▶ [INFORMATION SUPPLIED]:

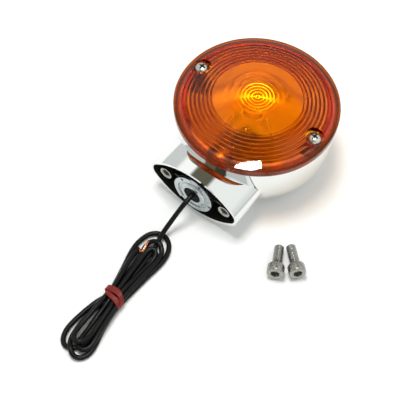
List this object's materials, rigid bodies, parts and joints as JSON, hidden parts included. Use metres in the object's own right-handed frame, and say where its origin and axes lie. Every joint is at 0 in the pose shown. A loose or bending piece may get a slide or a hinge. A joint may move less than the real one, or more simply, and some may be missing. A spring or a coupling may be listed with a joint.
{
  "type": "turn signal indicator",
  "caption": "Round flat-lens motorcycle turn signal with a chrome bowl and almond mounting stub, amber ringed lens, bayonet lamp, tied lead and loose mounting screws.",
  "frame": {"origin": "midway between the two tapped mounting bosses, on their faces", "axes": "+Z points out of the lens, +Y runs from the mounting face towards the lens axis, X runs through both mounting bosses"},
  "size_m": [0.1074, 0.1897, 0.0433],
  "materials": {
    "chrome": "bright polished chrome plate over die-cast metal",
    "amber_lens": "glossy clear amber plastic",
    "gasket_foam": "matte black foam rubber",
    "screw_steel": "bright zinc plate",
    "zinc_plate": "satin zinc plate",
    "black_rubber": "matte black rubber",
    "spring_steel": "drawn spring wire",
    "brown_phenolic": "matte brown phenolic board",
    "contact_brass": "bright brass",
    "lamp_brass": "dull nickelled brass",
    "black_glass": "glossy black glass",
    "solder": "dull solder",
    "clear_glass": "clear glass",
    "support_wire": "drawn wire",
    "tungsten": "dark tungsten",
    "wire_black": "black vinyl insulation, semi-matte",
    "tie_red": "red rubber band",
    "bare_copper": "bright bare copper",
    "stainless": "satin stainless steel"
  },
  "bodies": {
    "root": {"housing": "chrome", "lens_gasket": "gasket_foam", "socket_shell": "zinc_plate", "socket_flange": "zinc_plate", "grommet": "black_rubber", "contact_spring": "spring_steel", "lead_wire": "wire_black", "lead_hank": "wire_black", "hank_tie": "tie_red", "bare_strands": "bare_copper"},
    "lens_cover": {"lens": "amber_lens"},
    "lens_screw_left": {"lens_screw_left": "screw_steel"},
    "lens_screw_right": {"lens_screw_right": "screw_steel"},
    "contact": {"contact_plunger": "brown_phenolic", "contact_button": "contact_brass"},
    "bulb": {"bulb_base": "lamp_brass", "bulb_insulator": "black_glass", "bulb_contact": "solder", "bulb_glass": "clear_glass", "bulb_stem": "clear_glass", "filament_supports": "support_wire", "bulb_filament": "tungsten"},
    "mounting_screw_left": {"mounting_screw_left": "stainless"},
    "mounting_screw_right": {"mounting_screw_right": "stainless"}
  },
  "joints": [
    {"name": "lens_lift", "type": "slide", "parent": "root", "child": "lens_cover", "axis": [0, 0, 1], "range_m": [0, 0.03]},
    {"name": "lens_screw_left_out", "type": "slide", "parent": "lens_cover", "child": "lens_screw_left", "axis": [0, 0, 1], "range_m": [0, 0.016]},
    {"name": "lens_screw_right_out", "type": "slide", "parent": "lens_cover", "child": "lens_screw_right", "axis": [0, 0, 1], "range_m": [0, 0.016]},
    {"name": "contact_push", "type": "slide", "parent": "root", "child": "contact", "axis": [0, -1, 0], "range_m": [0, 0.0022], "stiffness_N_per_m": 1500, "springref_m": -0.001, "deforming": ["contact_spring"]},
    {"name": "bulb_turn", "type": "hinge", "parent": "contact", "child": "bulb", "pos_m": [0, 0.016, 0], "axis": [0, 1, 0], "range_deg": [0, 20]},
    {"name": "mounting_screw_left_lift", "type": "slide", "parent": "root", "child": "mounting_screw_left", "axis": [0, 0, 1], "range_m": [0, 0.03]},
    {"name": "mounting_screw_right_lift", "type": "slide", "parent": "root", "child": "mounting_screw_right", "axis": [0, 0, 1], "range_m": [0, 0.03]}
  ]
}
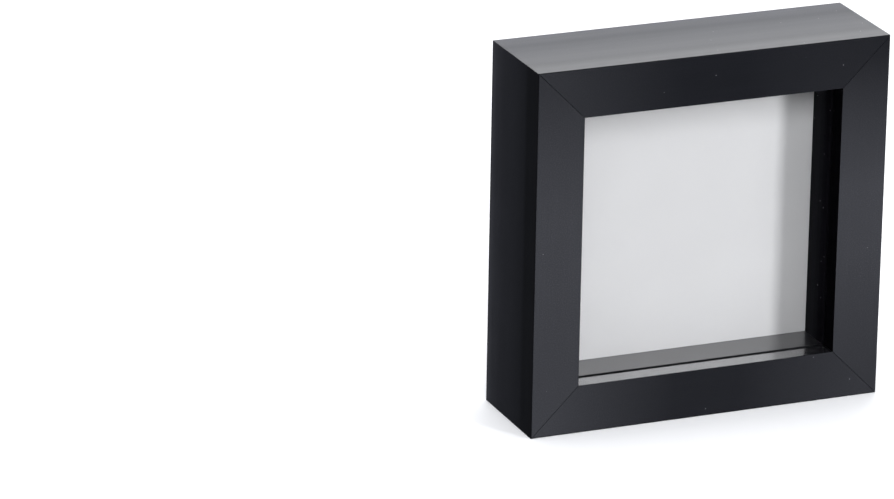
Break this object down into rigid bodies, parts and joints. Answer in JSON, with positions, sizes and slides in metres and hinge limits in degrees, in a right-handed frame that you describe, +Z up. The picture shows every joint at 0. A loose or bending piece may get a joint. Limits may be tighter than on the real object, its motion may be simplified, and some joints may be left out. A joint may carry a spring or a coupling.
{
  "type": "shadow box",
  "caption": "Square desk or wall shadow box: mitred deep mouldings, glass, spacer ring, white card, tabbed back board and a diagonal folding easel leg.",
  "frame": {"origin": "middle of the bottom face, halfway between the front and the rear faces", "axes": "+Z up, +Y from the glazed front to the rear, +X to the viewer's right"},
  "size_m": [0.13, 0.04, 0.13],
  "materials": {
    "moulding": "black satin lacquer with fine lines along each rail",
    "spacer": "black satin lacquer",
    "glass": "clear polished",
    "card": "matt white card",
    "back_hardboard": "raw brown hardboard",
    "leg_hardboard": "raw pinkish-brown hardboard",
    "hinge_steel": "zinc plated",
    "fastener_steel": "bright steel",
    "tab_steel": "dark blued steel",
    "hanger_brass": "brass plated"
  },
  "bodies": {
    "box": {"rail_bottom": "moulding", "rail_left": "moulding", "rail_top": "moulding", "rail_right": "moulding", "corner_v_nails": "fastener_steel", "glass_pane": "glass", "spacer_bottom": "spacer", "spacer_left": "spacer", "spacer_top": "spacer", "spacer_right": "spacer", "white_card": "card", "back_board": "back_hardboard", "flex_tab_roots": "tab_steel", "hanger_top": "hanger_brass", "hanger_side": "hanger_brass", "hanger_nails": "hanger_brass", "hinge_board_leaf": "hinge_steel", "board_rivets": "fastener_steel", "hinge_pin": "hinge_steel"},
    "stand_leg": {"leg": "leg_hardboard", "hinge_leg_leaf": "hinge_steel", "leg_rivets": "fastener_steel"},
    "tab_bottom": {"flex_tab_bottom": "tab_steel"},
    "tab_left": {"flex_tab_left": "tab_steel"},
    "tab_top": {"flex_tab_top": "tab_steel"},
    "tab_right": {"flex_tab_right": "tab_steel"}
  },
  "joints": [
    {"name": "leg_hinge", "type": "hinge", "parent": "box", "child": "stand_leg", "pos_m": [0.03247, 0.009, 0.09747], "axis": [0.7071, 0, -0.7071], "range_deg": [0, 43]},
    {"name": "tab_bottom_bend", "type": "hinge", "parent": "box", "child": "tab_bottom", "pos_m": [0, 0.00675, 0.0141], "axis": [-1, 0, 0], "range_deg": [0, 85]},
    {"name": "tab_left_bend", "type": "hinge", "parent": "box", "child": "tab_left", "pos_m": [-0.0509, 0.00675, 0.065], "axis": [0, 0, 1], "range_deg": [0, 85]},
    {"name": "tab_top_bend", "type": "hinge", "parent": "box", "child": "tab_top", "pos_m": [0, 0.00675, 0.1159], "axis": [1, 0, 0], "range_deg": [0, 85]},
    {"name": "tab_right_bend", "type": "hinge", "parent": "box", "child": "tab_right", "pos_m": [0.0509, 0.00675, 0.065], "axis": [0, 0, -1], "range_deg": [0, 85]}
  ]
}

▶ [THE TASK]:
Each line of the material should be echoed exactly.

▶ [WRITTEN REPLY]:
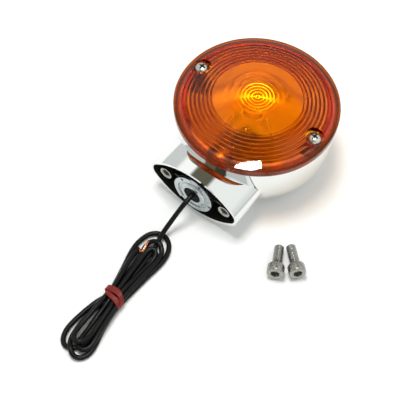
List this object's materials, rigid bodies, parts and joints as JSON, hidden parts included. Use metres in the object's own right-handed frame, and say where its origin and axes lie. Every joint is at 0 in the pose shown. A loose or bending piece may get a slide or a hinge. A joint may move less than the real one, or more simply, and some may be missing. A spring or a coupling may be listed with a joint.
{
  "type": "turn signal indicator",
  "caption": "Round flat-lens motorcycle turn signal with a chrome bowl and almond mounting stub, amber ringed lens, bayonet lamp, tied lead and loose mounting screws.",
  "frame": {"origin": "midway between the two tapped mounting bosses, on their faces", "axes": "+Z points out of the lens, +Y runs from the mounting face towards the lens axis, X runs through both mounting bosses"},
  "size_m": [0.1074, 0.1897, 0.0433],
  "materials": {
    "chrome": "bright polished chrome plate over die-cast metal",
    "amber_lens": "glossy clear amber plastic",
    "gasket_foam": "matte black foam rubber",
    "screw_steel": "bright zinc plate",
    "zinc_plate": "satin zinc plate",
    "black_rubber": "matte black rubber",
    "spring_steel": "drawn spring wire",
    "brown_phenolic": "matte brown phenolic board",
    "contact_brass": "bright brass",
    "lamp_brass": "dull nickelled brass",
    "black_glass": "glossy black glass",
    "solder": "dull solder",
    "clear_glass": "clear glass",
    "support_wire": "drawn wire",
    "tungsten": "dark tungsten",
    "wire_black": "black vinyl insulation, semi-matte",
    "tie_red": "red rubber band",
    "bare_copper": "bright bare copper",
    "stainless": "satin stainless steel"
  },
  "bodies": {
    "root": {"housing": "chrome", "lens_gasket": "gasket_foam", "socket_shell": "zinc_plate", "socket_flange": "zinc_plate", "grommet": "black_rubber", "contact_spring": "spring_steel", "lead_wire": "wire_black", "lead_hank": "wire_black", "hank_tie": "tie_red", "bare_strands": "bare_copper"},
    "lens_cover": {"lens": "amber_lens"},
    "lens_screw_left": {"lens_screw_left": "screw_steel"},
    "lens_screw_right": {"lens_screw_right": "screw_steel"},
    "contact": {"contact_plunger": "brown_phenolic", "contact_button": "contact_brass"},
    "bulb": {"bulb_base": "lamp_brass", "bulb_insulator": "black_glass", "bulb_contact": "solder", "bulb_glass": "clear_glass", "bulb_stem": "clear_glass", "filament_supports": "support_wire", "bulb_filament": "tungsten"},
    "mounting_screw_left": {"mounting_screw_left": "stainless"},
    "mounting_screw_right": {"mounting_screw_right": "stainless"}
  },
  "joints": [
    {"name": "lens_lift", "type": "slide", "parent": "root", "child": "lens_cover", "axis": [0, 0, 1], "range_m": [0, 0.03]},
    {"name": "lens_screw_left_out", "type": "slide", "parent": "lens_cover", "child": "lens_screw_left", "axis": [0, 0, 1], "range_m": [0, 0.016]},
    {"name": "lens_screw_right_out", "type": "slide", "parent": "lens_cover", "child": "lens_screw_right", "axis": [0, 0, 1], "range_m": [0, 0.016]},
    {"name": "contact_push", "type": "slide", "parent": "root", "child": "contact", "axis": [0, -1, 0], "range_m": [0, 0.0022], "stiffness_N_per_m": 1500, "springref_m": -0.001, "deforming": ["contact_spring"]},
    {"name": "bulb_turn", "type": "hinge", "parent": "contact", "child": "bulb", "pos_m": [0, 0.016, 0], "axis": [0, 1, 0], "range_deg": [0, 20]},
    {"name": "mounting_screw_left_lift", "type": "slide", "parent": "root", "child": "mounting_screw_left", "axis": [0, 0, 1], "range_m": [0, 0.03]},
    {"name": "mounting_screw_right_lift", "type": "slide", "parent": "root", "child": "mounting_screw_right", "axis": [0, 0, 1], "range_m": [0, 0.03]}
  ]
}
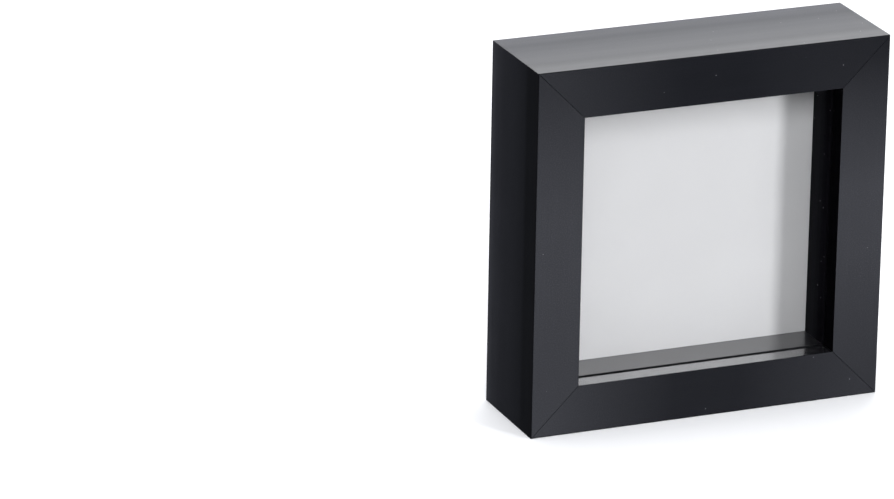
Break this object down into rigid bodies, parts and joints. Answer in JSON, with positions, sizes and slides in metres and hinge limits in degrees, in a right-handed frame that you describe, +Z up. The picture shows every joint at 0. A loose or bending piece may get a joint. Limits may be tighter than on the real object, its motion may be simplified, and some joints may be left out. A joint may carry a spring or a coupling.
{
  "type": "shadow box",
  "caption": "Square desk or wall shadow box: mitred deep mouldings, glass, spacer ring, white card, tabbed back board and a diagonal folding easel leg.",
  "frame": {"origin": "middle of the bottom face, halfway between the front and the rear faces", "axes": "+Z up, +Y from the glazed front to the rear, +X to the viewer's right"},
  "size_m": [0.13, 0.04, 0.13],
  "materials": {
    "moulding": "black satin lacquer with fine lines along each rail",
    "spacer": "black satin lacquer",
    "glass": "clear polished",
    "card": "matt white card",
    "back_hardboard": "raw brown hardboard",
    "leg_hardboard": "raw pinkish-brown hardboard",
    "hinge_steel": "zinc plated",
    "fastener_steel": "bright steel",
    "tab_steel": "dark blued steel",
    "hanger_brass": "brass plated"
  },
  "bodies": {
    "box": {"rail_bottom": "moulding", "rail_left": "moulding", "rail_top": "moulding", "rail_right": "moulding", "corner_v_nails": "fastener_steel", "glass_pane": "glass", "spacer_bottom": "spacer", "spacer_left": "spacer", "spacer_top": "spacer", "spacer_right": "spacer", "white_card": "card", "back_board": "back_hardboard", "flex_tab_roots": "tab_steel", "hanger_top": "hanger_brass", "hanger_side": "hanger_brass", "hanger_nails": "hanger_brass", "hinge_board_leaf": "hinge_steel", "board_rivets": "fastener_steel", "hinge_pin": "hinge_steel"},
    "stand_leg": {"leg": "leg_hardboard", "hinge_leg_leaf": "hinge_steel", "leg_rivets": "fastener_steel"},
    "tab_bottom": {"flex_tab_bottom": "tab_steel"},
    "tab_left": {"flex_tab_left": "tab_steel"},
    "tab_top": {"flex_tab_top": "tab_steel"},
    "tab_right": {"flex_tab_right": "tab_steel"}
  },
  "joints": [
    {"name": "leg_hinge", "type": "hinge", "parent": "box", "child": "stand_leg", "pos_m": [0.03247, 0.009, 0.09747], "axis": [0.7071, 0, -0.7071], "range_deg": [0, 43]},
    {"name": "tab_bottom_bend", "type": "hinge", "parent": "box", "child": "tab_bottom", "pos_m": [0, 0.00675, 0.0141], "axis": [-1, 0, 0], "range_deg": [0, 85]},
    {"name": "tab_left_bend", "type": "hinge", "parent": "box", "child": "tab_left", "pos_m": [-0.0509, 0.00675, 0.065], "axis": [0, 0, 1], "range_deg": [0, 85]},
    {"name": "tab_top_bend", "type": "hinge", "parent": "box", "child": "tab_top", "pos_m": [0, 0.00675, 0.1159], "axis": [1, 0, 0], "range_deg": [0, 85]},
    {"name": "tab_right_bend", "type": "hinge", "parent": "box", "child": "tab_right", "pos_m": [0.0509, 0.00675, 0.065], "axis": [0, 0, -1], "range_deg": [0, 85]}
  ]
}